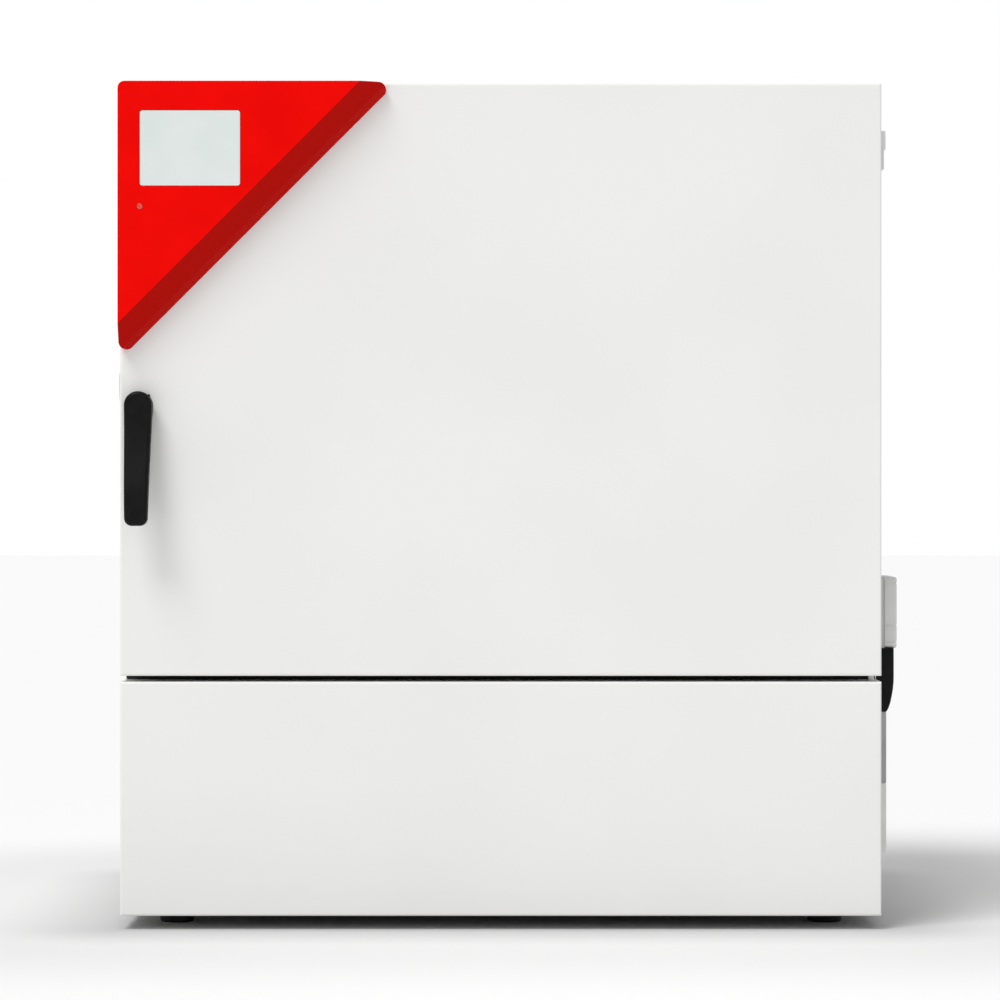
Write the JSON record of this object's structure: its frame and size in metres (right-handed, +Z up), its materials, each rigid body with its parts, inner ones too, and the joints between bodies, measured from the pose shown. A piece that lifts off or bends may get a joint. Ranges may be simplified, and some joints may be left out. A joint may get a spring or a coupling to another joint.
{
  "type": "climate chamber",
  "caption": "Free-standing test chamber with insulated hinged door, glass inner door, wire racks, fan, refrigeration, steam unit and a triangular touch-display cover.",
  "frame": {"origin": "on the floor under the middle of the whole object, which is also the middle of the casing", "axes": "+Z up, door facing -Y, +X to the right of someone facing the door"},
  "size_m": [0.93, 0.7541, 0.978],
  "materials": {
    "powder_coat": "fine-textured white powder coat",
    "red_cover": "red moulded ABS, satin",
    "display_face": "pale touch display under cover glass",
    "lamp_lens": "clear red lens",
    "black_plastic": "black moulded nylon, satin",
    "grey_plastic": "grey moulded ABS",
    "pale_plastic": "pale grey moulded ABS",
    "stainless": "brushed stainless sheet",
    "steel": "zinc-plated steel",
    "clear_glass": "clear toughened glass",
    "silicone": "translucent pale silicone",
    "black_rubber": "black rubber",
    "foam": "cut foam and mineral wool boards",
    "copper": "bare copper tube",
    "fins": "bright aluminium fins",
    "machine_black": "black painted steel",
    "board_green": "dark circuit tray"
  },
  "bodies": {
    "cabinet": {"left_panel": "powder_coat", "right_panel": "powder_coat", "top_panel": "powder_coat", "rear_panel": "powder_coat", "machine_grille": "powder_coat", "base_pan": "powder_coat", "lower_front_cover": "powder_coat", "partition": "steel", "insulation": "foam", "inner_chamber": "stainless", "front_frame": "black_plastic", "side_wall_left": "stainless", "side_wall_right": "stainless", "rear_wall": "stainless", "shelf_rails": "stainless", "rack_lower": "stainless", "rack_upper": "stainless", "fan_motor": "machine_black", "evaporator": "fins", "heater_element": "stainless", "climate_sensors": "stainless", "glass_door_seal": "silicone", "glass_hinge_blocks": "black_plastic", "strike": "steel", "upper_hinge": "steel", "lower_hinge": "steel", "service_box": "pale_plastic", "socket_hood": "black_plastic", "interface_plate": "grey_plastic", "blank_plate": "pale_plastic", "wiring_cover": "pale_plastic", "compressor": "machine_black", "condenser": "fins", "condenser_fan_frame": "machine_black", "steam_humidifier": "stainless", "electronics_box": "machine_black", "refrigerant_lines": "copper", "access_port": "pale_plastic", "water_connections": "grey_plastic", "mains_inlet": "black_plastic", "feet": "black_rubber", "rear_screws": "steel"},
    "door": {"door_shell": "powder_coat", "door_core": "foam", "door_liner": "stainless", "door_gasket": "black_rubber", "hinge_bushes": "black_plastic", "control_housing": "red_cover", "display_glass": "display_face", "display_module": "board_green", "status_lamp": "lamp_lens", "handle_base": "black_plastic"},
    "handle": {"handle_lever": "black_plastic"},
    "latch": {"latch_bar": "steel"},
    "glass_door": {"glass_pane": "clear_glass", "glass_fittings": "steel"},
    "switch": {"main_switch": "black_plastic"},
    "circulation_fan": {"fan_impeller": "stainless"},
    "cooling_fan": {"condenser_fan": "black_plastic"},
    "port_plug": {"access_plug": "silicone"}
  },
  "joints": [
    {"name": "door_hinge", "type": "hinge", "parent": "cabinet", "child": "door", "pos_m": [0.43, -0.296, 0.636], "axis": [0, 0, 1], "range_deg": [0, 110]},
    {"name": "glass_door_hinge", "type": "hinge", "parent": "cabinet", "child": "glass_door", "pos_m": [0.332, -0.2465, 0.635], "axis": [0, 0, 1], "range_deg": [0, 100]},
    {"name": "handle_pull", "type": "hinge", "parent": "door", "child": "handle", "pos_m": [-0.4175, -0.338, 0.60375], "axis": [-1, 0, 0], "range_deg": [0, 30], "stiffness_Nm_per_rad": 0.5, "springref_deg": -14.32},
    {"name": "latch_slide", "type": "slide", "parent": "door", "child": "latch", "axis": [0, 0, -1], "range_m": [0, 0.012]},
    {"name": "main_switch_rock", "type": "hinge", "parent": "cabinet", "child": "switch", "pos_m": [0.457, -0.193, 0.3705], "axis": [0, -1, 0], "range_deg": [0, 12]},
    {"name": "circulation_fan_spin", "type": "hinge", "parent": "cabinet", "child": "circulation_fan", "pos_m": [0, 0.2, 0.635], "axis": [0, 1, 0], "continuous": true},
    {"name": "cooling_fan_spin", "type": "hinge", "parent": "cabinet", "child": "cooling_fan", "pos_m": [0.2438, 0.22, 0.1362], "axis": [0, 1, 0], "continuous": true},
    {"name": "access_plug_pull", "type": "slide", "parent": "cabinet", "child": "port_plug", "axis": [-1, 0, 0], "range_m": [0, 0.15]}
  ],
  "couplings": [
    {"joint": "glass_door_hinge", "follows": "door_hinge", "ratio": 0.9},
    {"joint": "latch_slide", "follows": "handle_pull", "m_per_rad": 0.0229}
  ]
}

========================

Work instructions: Copy each line above where the string "materials" occurs.

Result of this exercise:
Write the JSON record of this object's structure: its frame and size in metres (right-handed, +Z up), its materials, each rigid body with its parts, inner ones too, and the joints between bodies, measured from the pose shown. A piece that lifts off or bends may get a joint. Ranges may be simplified, and some joints may be left out. A joint may get a spring or a coupling to another joint.
  "materials": {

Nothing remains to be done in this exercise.